▶ [Data lines]:
==============================
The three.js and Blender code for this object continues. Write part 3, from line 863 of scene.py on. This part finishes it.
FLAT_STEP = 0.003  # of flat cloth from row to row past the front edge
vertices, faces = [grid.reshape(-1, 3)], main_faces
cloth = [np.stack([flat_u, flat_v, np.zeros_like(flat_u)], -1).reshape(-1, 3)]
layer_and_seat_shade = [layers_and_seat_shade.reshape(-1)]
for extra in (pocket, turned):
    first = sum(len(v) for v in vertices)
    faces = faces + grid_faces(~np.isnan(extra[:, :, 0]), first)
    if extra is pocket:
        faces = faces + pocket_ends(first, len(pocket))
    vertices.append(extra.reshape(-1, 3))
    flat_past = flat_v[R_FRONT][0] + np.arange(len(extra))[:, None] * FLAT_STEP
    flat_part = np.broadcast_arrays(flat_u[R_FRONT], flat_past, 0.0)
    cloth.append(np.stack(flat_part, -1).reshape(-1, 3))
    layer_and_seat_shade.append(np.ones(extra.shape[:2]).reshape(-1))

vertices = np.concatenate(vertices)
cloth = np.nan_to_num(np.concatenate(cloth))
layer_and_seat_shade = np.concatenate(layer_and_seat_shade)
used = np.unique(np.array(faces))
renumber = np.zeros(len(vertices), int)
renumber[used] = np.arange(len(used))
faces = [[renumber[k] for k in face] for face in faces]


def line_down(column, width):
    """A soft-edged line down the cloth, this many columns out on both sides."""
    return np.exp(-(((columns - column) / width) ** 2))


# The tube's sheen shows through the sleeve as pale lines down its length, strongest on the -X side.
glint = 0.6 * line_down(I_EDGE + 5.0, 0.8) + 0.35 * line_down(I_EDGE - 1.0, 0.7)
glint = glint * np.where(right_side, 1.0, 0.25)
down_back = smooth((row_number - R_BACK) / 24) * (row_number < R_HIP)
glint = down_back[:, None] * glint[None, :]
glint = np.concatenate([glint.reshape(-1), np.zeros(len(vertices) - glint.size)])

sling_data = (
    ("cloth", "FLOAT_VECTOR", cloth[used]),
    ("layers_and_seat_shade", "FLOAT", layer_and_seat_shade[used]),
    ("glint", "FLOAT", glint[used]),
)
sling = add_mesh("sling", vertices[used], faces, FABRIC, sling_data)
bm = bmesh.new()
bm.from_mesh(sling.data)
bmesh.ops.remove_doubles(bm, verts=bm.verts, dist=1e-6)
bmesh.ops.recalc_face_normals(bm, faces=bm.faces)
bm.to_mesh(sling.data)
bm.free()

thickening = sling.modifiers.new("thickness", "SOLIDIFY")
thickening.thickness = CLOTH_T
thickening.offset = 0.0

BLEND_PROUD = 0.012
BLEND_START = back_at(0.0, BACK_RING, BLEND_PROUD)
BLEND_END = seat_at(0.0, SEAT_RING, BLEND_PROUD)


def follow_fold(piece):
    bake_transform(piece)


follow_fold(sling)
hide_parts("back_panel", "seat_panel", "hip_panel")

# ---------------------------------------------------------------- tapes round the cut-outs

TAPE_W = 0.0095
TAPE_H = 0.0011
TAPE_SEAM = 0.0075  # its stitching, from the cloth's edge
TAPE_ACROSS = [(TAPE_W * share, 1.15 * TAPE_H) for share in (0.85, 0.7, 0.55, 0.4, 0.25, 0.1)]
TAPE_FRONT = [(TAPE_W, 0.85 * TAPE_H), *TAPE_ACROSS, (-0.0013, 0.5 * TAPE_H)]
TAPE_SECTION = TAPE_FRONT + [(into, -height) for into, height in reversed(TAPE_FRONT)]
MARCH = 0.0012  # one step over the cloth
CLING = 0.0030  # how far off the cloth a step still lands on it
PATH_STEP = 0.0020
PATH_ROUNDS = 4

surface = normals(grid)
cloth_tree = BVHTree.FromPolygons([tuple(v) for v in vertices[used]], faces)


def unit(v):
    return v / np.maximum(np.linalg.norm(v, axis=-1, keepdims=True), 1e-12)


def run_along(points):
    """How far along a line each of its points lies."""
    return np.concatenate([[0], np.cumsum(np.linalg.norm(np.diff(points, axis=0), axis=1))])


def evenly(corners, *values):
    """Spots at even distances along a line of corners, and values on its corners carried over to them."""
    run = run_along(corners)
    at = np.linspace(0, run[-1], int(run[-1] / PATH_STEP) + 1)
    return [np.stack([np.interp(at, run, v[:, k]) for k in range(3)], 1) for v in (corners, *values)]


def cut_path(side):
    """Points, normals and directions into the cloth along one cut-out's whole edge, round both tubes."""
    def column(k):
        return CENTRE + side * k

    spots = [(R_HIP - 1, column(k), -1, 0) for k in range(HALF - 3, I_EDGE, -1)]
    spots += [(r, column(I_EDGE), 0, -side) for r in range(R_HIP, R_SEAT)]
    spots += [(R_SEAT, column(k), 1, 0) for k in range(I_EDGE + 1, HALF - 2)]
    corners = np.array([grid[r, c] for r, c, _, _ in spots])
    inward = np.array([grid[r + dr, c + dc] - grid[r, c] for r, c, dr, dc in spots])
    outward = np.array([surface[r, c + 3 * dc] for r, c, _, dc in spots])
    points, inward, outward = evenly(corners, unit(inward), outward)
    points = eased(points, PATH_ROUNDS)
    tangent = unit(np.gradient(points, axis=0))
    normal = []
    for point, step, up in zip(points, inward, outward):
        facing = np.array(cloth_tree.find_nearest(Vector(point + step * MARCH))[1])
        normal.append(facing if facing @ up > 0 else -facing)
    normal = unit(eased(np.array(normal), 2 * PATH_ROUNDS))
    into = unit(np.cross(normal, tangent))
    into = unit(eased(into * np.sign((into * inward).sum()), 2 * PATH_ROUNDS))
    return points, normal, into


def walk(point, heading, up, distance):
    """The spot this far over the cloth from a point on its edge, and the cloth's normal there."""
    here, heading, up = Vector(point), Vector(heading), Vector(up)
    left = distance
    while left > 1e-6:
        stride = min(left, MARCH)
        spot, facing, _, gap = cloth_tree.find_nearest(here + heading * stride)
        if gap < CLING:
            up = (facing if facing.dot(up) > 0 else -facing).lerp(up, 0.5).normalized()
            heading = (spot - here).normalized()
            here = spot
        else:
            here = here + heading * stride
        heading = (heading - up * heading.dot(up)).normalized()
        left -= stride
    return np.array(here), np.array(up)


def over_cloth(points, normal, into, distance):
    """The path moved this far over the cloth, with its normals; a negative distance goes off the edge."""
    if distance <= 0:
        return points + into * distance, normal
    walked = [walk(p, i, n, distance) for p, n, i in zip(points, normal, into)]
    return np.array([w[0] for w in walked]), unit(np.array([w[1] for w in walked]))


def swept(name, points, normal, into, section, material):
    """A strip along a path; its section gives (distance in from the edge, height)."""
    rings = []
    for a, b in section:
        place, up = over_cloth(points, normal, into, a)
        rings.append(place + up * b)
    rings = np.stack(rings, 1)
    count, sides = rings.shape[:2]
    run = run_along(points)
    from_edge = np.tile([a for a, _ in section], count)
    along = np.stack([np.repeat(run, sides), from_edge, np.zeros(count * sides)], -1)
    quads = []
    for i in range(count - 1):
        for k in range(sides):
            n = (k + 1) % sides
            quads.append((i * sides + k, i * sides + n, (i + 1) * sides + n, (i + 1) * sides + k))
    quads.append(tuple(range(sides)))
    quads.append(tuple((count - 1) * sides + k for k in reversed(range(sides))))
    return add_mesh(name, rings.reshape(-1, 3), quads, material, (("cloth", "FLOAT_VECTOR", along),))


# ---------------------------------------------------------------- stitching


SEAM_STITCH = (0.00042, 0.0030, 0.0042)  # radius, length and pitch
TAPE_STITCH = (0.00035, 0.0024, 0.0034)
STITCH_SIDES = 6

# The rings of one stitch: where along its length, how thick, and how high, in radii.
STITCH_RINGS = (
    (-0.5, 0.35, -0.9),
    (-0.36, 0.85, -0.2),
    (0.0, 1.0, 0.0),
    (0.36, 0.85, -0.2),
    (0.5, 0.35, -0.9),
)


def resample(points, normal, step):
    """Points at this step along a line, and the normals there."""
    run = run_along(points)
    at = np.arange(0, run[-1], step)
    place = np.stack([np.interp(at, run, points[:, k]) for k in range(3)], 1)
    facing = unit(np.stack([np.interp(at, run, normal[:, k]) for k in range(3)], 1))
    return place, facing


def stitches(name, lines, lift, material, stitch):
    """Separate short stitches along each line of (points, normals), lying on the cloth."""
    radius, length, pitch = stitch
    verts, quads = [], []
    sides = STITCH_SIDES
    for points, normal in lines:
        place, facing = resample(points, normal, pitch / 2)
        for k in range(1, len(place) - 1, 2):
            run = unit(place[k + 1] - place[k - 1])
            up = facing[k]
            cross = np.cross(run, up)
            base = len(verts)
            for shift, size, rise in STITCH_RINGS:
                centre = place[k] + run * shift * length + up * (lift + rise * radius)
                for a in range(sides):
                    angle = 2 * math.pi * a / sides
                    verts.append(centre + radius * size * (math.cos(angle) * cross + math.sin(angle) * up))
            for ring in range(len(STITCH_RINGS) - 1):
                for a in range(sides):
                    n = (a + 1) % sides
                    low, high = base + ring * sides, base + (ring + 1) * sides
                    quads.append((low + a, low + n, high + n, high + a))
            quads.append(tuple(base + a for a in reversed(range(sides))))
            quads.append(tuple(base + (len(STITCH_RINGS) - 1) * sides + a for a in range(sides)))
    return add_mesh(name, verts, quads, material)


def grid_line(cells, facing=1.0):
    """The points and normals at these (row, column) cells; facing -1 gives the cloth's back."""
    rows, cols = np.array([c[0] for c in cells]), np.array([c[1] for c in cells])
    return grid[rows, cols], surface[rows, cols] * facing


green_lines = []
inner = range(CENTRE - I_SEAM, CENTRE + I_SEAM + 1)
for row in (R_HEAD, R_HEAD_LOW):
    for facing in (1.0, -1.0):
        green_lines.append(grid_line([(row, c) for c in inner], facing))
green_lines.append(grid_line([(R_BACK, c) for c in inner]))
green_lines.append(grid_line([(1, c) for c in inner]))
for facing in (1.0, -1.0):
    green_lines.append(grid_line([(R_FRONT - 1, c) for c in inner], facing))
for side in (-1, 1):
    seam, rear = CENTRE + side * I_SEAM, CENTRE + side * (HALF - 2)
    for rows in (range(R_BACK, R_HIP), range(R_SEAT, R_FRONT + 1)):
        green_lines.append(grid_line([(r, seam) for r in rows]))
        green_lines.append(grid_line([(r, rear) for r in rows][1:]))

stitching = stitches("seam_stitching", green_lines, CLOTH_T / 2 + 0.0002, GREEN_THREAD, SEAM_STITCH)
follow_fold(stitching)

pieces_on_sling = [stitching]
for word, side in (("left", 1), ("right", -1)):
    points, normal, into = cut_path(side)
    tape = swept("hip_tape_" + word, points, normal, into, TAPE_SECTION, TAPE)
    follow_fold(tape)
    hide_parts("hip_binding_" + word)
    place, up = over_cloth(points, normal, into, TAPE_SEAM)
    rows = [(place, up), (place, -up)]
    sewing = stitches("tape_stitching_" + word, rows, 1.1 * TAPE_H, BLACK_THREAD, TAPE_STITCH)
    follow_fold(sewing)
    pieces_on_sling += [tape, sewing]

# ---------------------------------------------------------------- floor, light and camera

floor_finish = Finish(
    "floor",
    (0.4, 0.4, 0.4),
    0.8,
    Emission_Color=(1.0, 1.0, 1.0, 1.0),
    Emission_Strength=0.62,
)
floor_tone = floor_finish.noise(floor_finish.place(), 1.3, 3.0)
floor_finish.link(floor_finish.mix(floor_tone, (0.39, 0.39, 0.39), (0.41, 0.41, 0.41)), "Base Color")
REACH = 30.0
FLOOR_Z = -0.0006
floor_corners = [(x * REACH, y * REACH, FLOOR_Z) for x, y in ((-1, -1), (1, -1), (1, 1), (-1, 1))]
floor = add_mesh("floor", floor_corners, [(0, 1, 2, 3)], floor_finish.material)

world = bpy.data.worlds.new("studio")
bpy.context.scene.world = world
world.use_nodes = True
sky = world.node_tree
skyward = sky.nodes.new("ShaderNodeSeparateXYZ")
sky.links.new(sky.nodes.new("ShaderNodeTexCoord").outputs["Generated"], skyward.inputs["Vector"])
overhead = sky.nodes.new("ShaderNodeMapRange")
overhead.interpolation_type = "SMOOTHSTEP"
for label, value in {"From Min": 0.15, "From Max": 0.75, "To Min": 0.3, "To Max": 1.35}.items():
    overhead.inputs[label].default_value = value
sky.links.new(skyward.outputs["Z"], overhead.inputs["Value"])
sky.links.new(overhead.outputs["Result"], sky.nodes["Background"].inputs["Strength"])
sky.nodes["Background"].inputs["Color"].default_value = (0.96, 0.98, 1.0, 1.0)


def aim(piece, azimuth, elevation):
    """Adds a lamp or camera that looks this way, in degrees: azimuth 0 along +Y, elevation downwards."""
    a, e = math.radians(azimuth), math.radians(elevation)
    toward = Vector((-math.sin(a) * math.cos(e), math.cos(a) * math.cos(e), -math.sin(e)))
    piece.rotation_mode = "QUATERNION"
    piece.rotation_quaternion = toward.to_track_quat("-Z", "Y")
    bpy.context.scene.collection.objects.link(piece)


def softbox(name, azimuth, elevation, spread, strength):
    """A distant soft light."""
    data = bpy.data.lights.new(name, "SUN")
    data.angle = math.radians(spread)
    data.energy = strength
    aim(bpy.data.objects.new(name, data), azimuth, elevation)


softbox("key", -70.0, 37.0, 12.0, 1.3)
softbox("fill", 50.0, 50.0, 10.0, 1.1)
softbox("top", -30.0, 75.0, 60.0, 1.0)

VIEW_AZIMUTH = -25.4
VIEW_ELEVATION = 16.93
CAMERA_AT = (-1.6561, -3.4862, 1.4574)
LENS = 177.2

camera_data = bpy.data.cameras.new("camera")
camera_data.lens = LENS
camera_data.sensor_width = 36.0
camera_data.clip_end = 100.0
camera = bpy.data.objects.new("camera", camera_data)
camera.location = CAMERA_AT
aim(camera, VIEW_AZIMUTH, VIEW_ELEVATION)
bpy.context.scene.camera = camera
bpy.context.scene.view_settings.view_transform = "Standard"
==============================
▶ [Written request]: Starting at the line that contains "bake_transform(piece)" and ending at the line that contains "round the cut-outs", repeat each line exactly, both ends included, and nothing else.

▶ [Full response]:
    bake_transform(piece)


follow_fold(sling)
hide_parts("back_panel", "seat_panel", "hip_panel")

# ---------------------------------------------------------------- tapes round the cut-outs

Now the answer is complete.